Il segreto di ogni educazione è trasmettere, per la via del cuore, la testimonianza autentica di chi può dire al proprio figlio: «Ragazzo, con lealtà e amore, ti confesso che ho scoperto la verità e te la indico con la testimonianza della mia vita. Tu fai le tue scelte».

Per noi adulti l’educazione consiste nel proporre uno stile di vita mosso dalla costante volontà di proseguire nell’educazione di se stessi nel rapporto con chi ci vive a fianco.

Anche noi siamo stati educati a percorrere il futuro e compiere le nostre scelte nell’alveo di una storia: il fiume del passato ci ha spinti in avanti; ha mutato panorami e stili di relazioni.  Come cristiani oggi viviamo il Natale non solo come nostalgia di un’infanzia gioiosa, ma in un rinnovato sussulto di convalidata responsabilità nel progettare la famiglia come un perenne ed insostituibile bene dell’umanità.

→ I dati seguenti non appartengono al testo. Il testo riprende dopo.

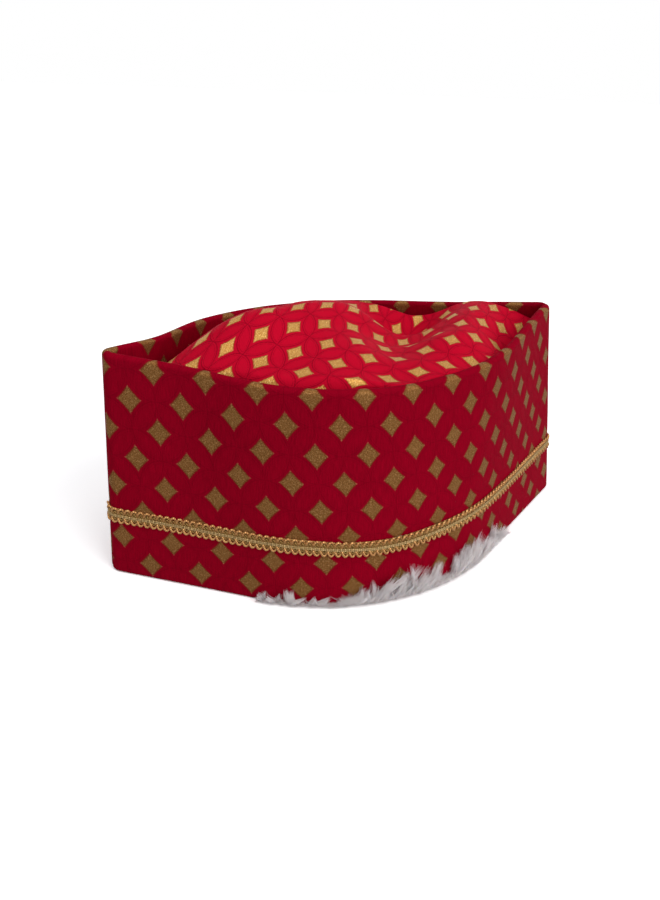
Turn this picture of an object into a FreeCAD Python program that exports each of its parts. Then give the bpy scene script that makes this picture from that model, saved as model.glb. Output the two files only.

Dalla santa famiglia di Nazareth impariamo la semplicità di vita di un Dio che si fa carne, che piange come tutti i bambini, che cerca il calore del seno della mamma. Da questa realtà divinizzata parte l’appello a far vivere in pienezza un amore, fondamento insostituibile che ha, da sempre, la sorgente nel cuore della madre, della responsabilità del padre e nei vincoli fraterni dei figli che, a Natale, ricompongono in armonia e reciproca fiducia nel futuro.